Berkasih: Jangan Minta Lebih

Ada lagi hari yang membuat proses mendewasakan diri jadi lebih ringan dilalui. Merupa tanya yang jawabnya tak perlu lagi dipikirkan terlalu dalam. Membuat ragu jadi lagu pengiring di altar. Aku tak kehabisan nafas, tapi ia yang kehabisan aku. 

Pada "gua" yang kudengar tanpa sengaja malam kemarin masih membuatku merinding. Seperti halnya harus menemukan solusi terbaik dari tiap masalah dengan menganalisisnya, aku jadi membuat kesempatan berpikir yang mengarah pada kausalitas bukan sekadar korelasi. Aku juga cuma bisa mengutarakan setuju pada tiap-tiap air mata tanpa sebab yang telah turun saat-saat ini: saat hidup jadi krisis. 

------

Meski belum juga rampung, aku tidak merasa apa yang kudengar adalah hal yang rumpang. Aku mencintaimu, selain aku mencintaiku, dan Tuhan yang kupercaya. Sampai detik tulisan ini kutulis, sampai cita yang dulu sempat diperdengarkan. Bayanganku padamu adalah rumah kuno yang pernah kutinggali. Selain itu, kamu adalah rumah itu sendiri. Meski terkadang tak nyaman karena sering kali bocor, tapi masih ada sekat yang mengusahakan peduli pada diri sendiri di rumah itu.
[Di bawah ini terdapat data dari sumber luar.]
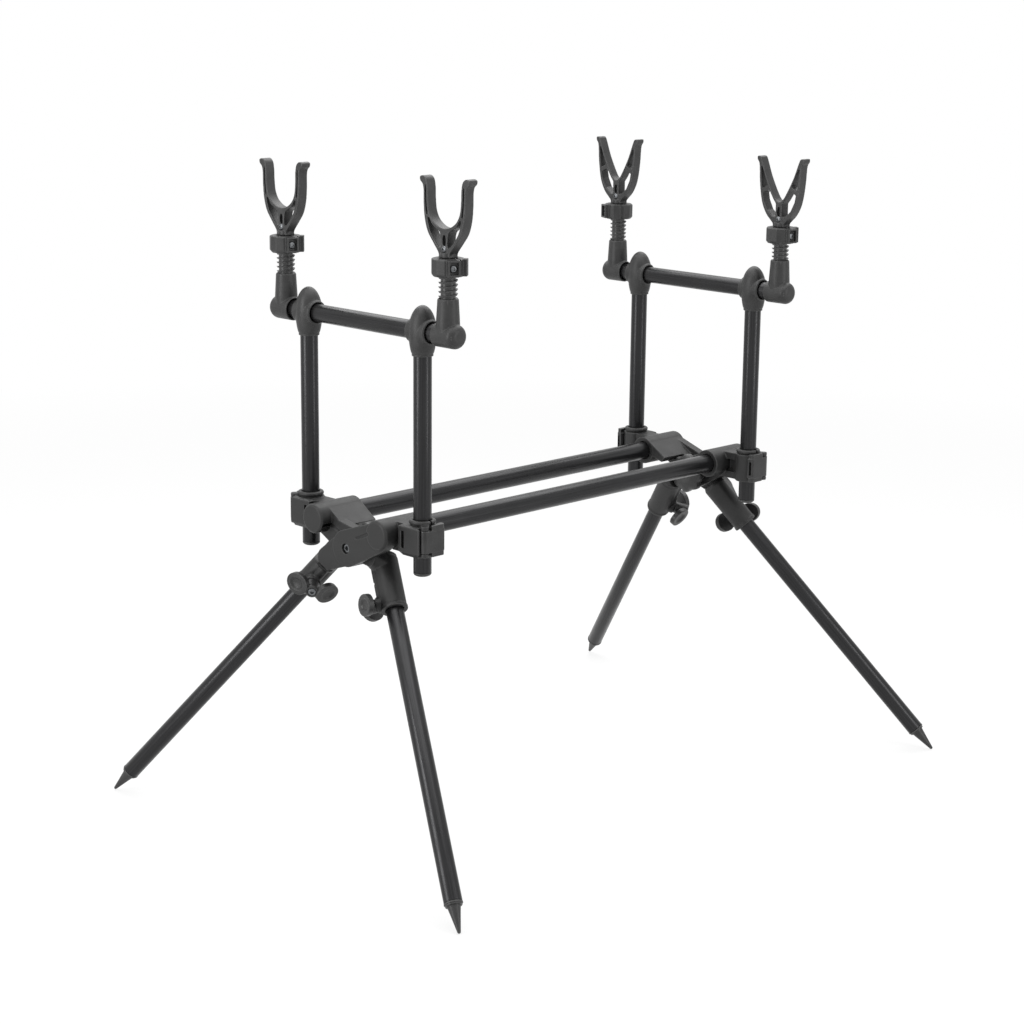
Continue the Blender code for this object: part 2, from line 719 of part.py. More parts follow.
def clamp_lever(side):
    """The lever from its pin: a shoe round the sleeve's outboard half, its free end at -X."""
    height = CLAMP_HEIGHT - 2 * CLAMP_CHEEK - 2 * FIT_GAP
    pin = Vector((CLAMP_PIN_ALONG, CLAMP_PIN_OUT))
    # Drawn about the upright's axis with the outboard face up, and then moved to the pin
    face = LEVER_FACE_OUT
    half = LEVER_HALF_WIDTH
    corner = 0.0022
    round_end = pin.x + LEVER_KNUCKLE / 2 - 0.0004
    outline = [
        (round_end - 0.001, pin.y), (round_end - 0.002, face - 0.0012), (round_end - 0.0042, face),
        (corner - half, face), (-half, face - corner),
        (-half, LEVER_INSIDE), (-CLAMP_PIN_ALONG, LEVER_INSIDE - 0.0006),
    ]
    inside = SLEEVE_DIAMETER / 2 + 2 * FIT_GAP
    outline += [
        (inside * cos(a), inside * sin(a))
        for a in [radians(angle) for angle in (129.0, 116.0, 103.0, 90.0, 77.0)]
    ]
    outline += [(pin.x - 0.0048, pin.y + 0.0004)]
    shoe = extruded([[(x, side * y) for x, y in outline]], -height / 2 + 0.0004, height / 2 - 0.0004)
    tall = extruded(
        [
            [
                (x, side * y)
                for x, y in (
                    (pin.x - 0.0052, pin.y + 0.0018), (pin.x - 0.0052, face - 0.0004),
                    (corner - half + 0.0004, face - 0.0004), (0.0006 - half, face - corner),
                    (0.0006 - half, LEVER_INSIDE + 0.0008), (-inside * 0.60, inside * 0.83),
                    (-inside * 0.32, inside * 0.97), (0.0, inside * 1.022),
                )
            ]
        ],
        -CLAMP_HEIGHT / 2,
        CLAMP_HEIGHT / 2,
    )
    knuckle = moved(cylinder(LEVER_KNUCKLE, -height / 2, height / 2, 10), at(pin.x, side * pin.y, 0))
    bolt = moved(
        cylinder(
            CLAMP_PIN_DIAMETER, -CLAMP_HEIGHT / 2 + 0.0004, CLAMP_HEIGHT / 2 - CLAMP_CHEEK / 2 - FIT_GAP,
            SMALL_SIDES,
        ),
        at(pin.x, side * pin.y, 0),
    )
    low = LEVER_INSIDE + LEVER_POCKET_WALL
    high = face - LEVER_POCKET_WALL
    pocket = box(
        (-half - 0.01, LEVER_POCKET_DEPTH - half),
        tuple(sorted((side * low, side * high))),
        (-CLAMP_HEIGHT / 4, CLAMP_HEIGHT / 4),
    )
    lever = combined(shoe, add=[tall, knuckle, bolt], cut=[pocket], solver="MANIFOLD")
    return moved(lever, at(-pin.x, -side * pin.y, 0))


def leg_tube(leg):
    start = SOCKET_END_WALL + FIT_GAP
    return tube(LEG_DIAMETER, LEG_WALL, start, leg.length - SPIKE_LENGTH)


def leg_spike():
    """The spike from its seat on the tube's end at 0 to its point at -SPIKE_LENGTH."""
    outer = LEG_DIAMETER / 2
    spigot = outer - LEG_WALL - FIT_GAP
    start = -FIT_GAP
    return turned(
        [
            (0.0, SPIGOT_LENGTH),
            (spigot, SPIGOT_LENGTH),
            (spigot, start),
            (outer + 0.0002, start),
            (outer + 0.0002, start - SPIKE_RING * 0.4),
            (outer - 0.0006, start - SPIKE_RING * 0.55),
            (outer - 0.0006, start - SPIKE_RING),
            (SPIKE_POINT / 2, -SPIKE_LENGTH),
            (0.0, -SPIKE_LENGTH),
        ]
    )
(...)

Kamu, kamu. Aku, aku. 

Aku mengisak sepanjang setengah percakapan. Memuat ulang semua hal terus-menerus. Meski kewalahan, aku tetap tak bergeming. Berusaha sebaik mungkin menahan di hadapanmu yang kutahu juga telah mengalami hal-hal berat sepanjang hidup. Doa adalah penyemangat, quran selagi sempat adalah rahasia yang selalu aku lakukan - menggali setiap hal yang mungkin nanti kulalui pun. 

------
Aku tahu ini bukan laut Kepulauan Seribu yang pernah ia singgahi. Aku cuma ingin berbagi tahu padanya, pada suatu hari kalau aku ke suatu tempat yang asing lagi. 

Kita belum sempat ke pantai. 
Sudah dua tahun sejak ingin berlibur bersama, bukan? Kalimantan terlalu jauh, Blitar telah terkunci, Jogja bahkan tak tahu lagi sedang menginjak musim yang mana. :')


Rumah yang jadi saksi ia mengepel karena bocor. Ia yang sulit sekali kuraih buat sekali lagi terbuka dan tak kembali ke guanya. 

Maaf, tolong, dan terima kasih adalah tiga kata magis yang ia ajarkan padaku seiring aku mengenalnya lebih jauh. Tapi tahukah ia bahkan aku merasa tidak bisa lagi menyebutkan tiga kata itu? Lidahku kelu, pikiranku buntu. Aku masih terlalu baik bagi orang lain yang membuatnya jenuh memarahiku. Padahal marahnya adalah sesuatu yang kutunggu. Sayang, ia tak lagi begitu. Aku menerima sembilu tapi tak mengerti alasan pisau itu menusuk. 

Aku jadi paham, ia pernah masuk ke rumahmu.